# Short cane? Something to help me get up when camping...



## searchlight (Mar 15, 2016)

I like to go camping, but it's difficult for me to get up off the ground without something to push off from. Sometimes I bring a large yoga block with me, and that works fine. If there's a rolled up sleeping bag or a log nearby, that works too. I'd like to bring something along that's easy to pack. I'm 55 and 280 lbs. I'm thinking that a small cane might work, maybe 12" long, with a rubber base to use in a tent. Any suggestions on what to use? Any suggestions on where to get it?

Thanks!


----------



## Batakali (Feb 28, 2016)

I think any walking stick will do. I use them to push off myself. And I have a stick when I'm in the woods anyway, whether it's one I brought or one I picked up. Now if you're talking about something to use IN the tent I suppose you can take one of those drugstore fold up canes. You can take the shock cord out and just use the sections you want.


----------



## gdenby (Apr 27, 2013)

I made myself a "gardening" cane. I have a small garden patch, and if I get down on my hands and knees to plant seedlings, or pull weeds, Its hard for me to stand straight up to avoid trampling other plants. I have a naturally bent piece of sycamore. I decided that the bent area for the handle was a little too short for a regular stick. So I cut the whole thing down to about 14" That's just enough for me to push myself up to a kneeling position where I can get my feet under me and stand. Sort of a garden gnome sizeed stick.

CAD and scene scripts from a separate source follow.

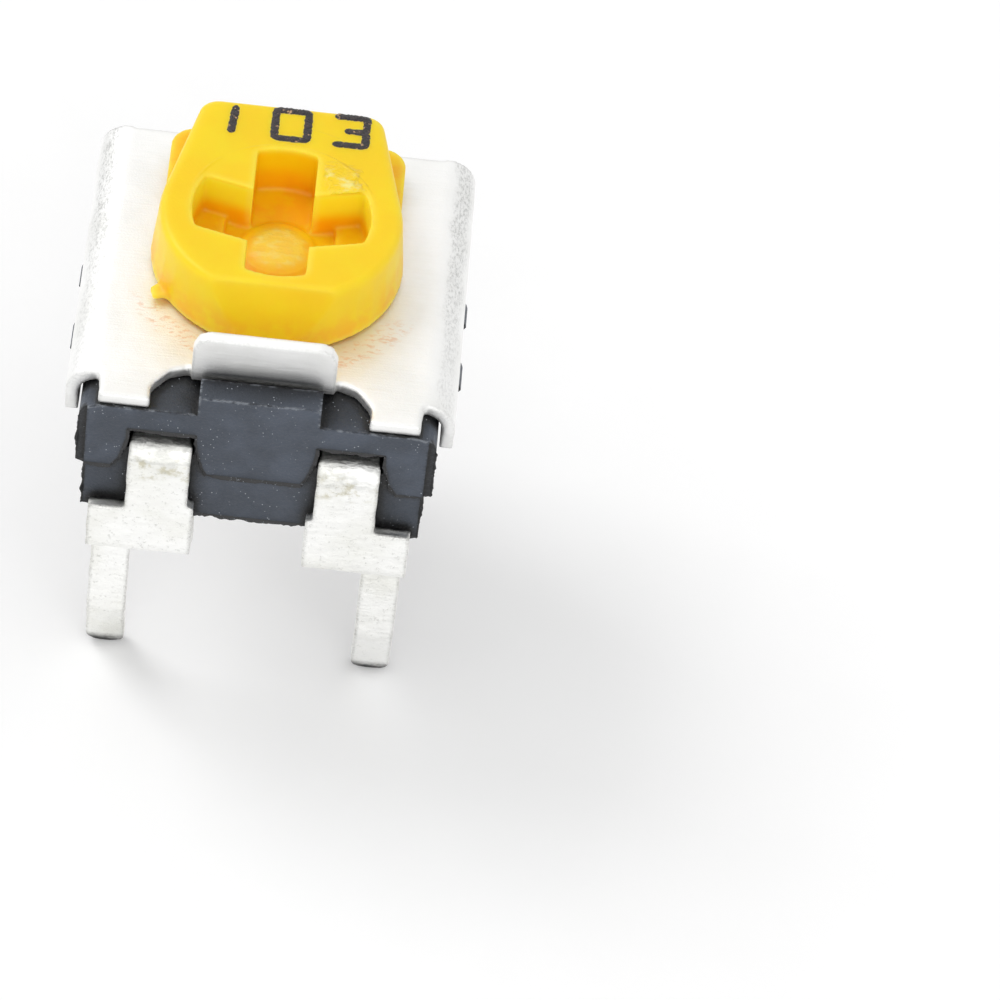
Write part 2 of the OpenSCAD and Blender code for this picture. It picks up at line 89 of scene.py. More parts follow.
class Tree:
    """A node tree that is built by name: inputs take plain values or other nodes' sockets."""

    def __init__(self, tree):
        self.tree = tree
        tree.nodes.clear()

    def add(self, kind, inputs=None, out=0, **settings):
        """Makes a node and returns its output socket, by index or name."""
        node = self.tree.nodes.new(kind)
        for name, value in settings.items():
            setattr(node, name, value)
        for name, value in (inputs or {}).items():
            if isinstance(value, bpy.types.NodeSocket):
                self.tree.links.new(value, node.inputs[name])
            else:
                node.inputs[name].default_value = value
        return node.outputs[out] if node.outputs else node

    def math(self, operation, a, b=0.0, c=0.0):
        return self.add("ShaderNodeMath", {0: a, 1: b, 2: c}, operation=operation)

    def all_of(self, first, *rest):
        """The product of masks."""
        for value in rest:
            first = self.math("MULTIPLY", first, value)
        return first

    def position(self):
        """Place on the piece in millimetres."""
        coords = self.add("ShaderNodeTexCoord", out="Object")
        return self.add("ShaderNodeVectorMath", {0: coords, "Scale": 1 / MM}, operation="SCALE")

    def stretched(self, vector, scale):
        return self.add("ShaderNodeMapping", {"Vector": vector, "Scale": scale})

    def noise(self, vector, scale, detail=3.0, roughness=0.5):
        inputs = {"Vector": vector, "Scale": scale, "Detail": detail, "Roughness": roughness}
        return self.add("ShaderNodeTexNoise", inputs)

    def smooth(self, value, low, high, to_low=0.0, to_high=1.0):
        """A smooth step of a value from low to high."""
        inputs = {"Value": value, "From Min": low, "From Max": high, "To Min": to_low, "To Max": to_high}
        return self.add("ShaderNodeMapRange", inputs, interpolation_type="SMOOTHSTEP")

    def between(self, value, low, high, soft):
        """A mask that is one from low to high and fades over a soft edge outside them."""
        return self.all_of(self.smooth(value, low - soft, low), self.smooth(value, high + soft, high))

    def blend(self, factor, a, b):
        """Mixes two colours."""
        node = self.tree.nodes.new("ShaderNodeMix")
        node.data_type = "RGBA"
        for index, value in ((0, factor), (6, a), (7, b)):
            if isinstance(value, bpy.types.NodeSocket):
                self.tree.links.new(value, node.inputs[index])
            else:
                node.inputs[index].default_value = value
        return node.outputs[2]

    def parts(self, vector):
        """The x, y and z sockets of a vector."""
        node = self.tree.nodes.new("ShaderNodeSeparateXYZ")
        self.tree.links.new(vector, node.inputs[0])
        return node.outputs

    def rounded_normal(self, radius):
        """A normal that rounds the sharp edges of moulded and stamped pieces."""
        return self.add("ShaderNodeBevel", {"Radius": radius * MM}, samples=6)

    def ridge(self, reach):
        """A mask of outer edges, as wide as the reach on either side."""
        distance = {"Distance": reach * MM}
        inner = self.add("ShaderNodeAmbientOcclusion", distance, out="AO", samples=6, inside=True)
        return self.smooth(inner, 0.97, 0.6)

    def crevice(self, reach):
        """One in the open, less in gaps and inner corners narrower than the reach."""
        return self.add("ShaderNodeAmbientOcclusion", {"Distance": reach * MM}, out="AO", samples=8)

    def wandering(self, value, source, reach):
        """A coordinate that wanders to and fro with a noise, which makes a straight border ragged."""
        return self.math("MULTIPLY_ADD", self.math("SUBTRACT", source, 0.5), reach, value)

    def bump(self, height, distance, normal, strength=1.0):
        inputs = {"Height": height, "Distance": distance * MM, "Normal": normal, "Strength": strength}
        return self.add("ShaderNodeBump", inputs)


def new_material(name):
    """A material with an empty tree."""
    material = bpy.data.materials.new(name)
    material.use_nodes = True
    return material, Tree(material.node_tree)


def finish_material(t, **inputs):
    """Ends a tree with a Principled shader whose inputs are values or sockets."""
    shader = t.add("ShaderNodeBsdfPrincipled", {k.replace("_", " "): v for k, v in inputs.items()})
    t.add("ShaderNodeOutputMaterial", {"Surface": shader})


def rgb(r, g, b):
    """A colour from 0 to 255 in screen values as linear light."""

    def linear(c):
        c /= 255
        return c / 12.92 if c <= 0.04045 else ((c + 0.055) / 1.055) ** 2.4

    return (linear(r), linear(g), linear(b), 1.0)


# ---- Materials ----


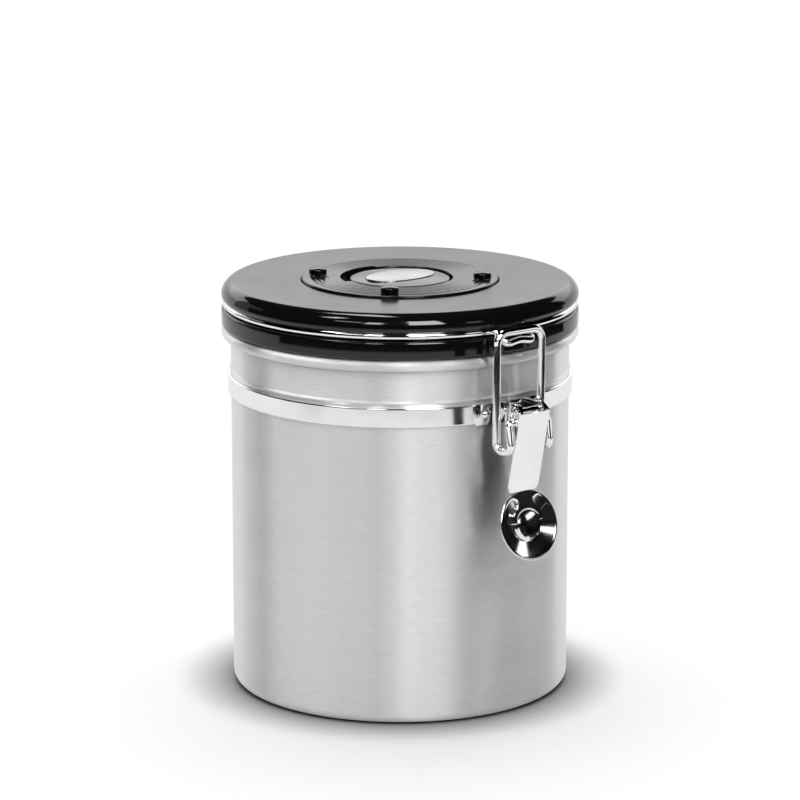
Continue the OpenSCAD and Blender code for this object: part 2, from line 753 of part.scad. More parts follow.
can_body();
band_strap();
latch_bracket();
bracket_rivets();
lever_pin();
hinge_bracket();
hinge_rivets();
lid_shell();
lid_liner();
lid_gasket();
lid_wire();
valve_body();
valve_o_ring();
valve_cage();
valve_filter();
filter_retainer();
valve_flap();
vent_ring();
grip_studs();
centre_cap();
oval_plate();
latch_lever();
bail_wire();
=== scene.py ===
import json
import math

import bmesh
import bpy
from mathutils import Matrix, Vector

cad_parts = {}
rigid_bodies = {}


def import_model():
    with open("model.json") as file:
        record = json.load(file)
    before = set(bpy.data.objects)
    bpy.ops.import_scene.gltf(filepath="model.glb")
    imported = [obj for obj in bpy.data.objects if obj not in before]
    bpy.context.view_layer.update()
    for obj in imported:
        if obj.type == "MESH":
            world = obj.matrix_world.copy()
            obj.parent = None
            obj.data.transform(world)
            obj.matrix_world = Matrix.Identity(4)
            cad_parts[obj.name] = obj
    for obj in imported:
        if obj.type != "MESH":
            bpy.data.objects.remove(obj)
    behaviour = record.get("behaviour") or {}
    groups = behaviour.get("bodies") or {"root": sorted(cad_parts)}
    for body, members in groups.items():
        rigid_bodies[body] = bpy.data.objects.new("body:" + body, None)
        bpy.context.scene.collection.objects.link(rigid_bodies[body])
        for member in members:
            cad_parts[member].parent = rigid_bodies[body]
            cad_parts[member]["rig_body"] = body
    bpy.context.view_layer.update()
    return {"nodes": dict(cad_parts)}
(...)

A few weeks ago, I was painting the inside of a closet, and used it there too so I could stand w/o touching the painted walls.


----------



## CV3 (Jan 30, 2014)

I also have to have help getting off the grown that first foot or so. I have had the short stick and it worked OK. But I keep a 48"long 1" hickory stick with thumb grove in the top and a justifiable nylon gun sling on it for walks in the field. For me it is a better choice when traveling what can often becomes uneven grown and a short stick may not be enough. When I do not need it I just let the sling out and carry it on my shoulder or across my back.


----------



## Rodney (Jun 12, 2015)

For camping I'd go with the full size staff like Randy. You can still use it to pull yourself up and it will be good for general use too.

This way you only need to bring one stick.

Rodney


----------



## Rodney (Jun 12, 2015)

I just noticed you're new here. Welcome!

Rodney


----------



## searchlight (Mar 15, 2016)

Thanks for the ideas!


----------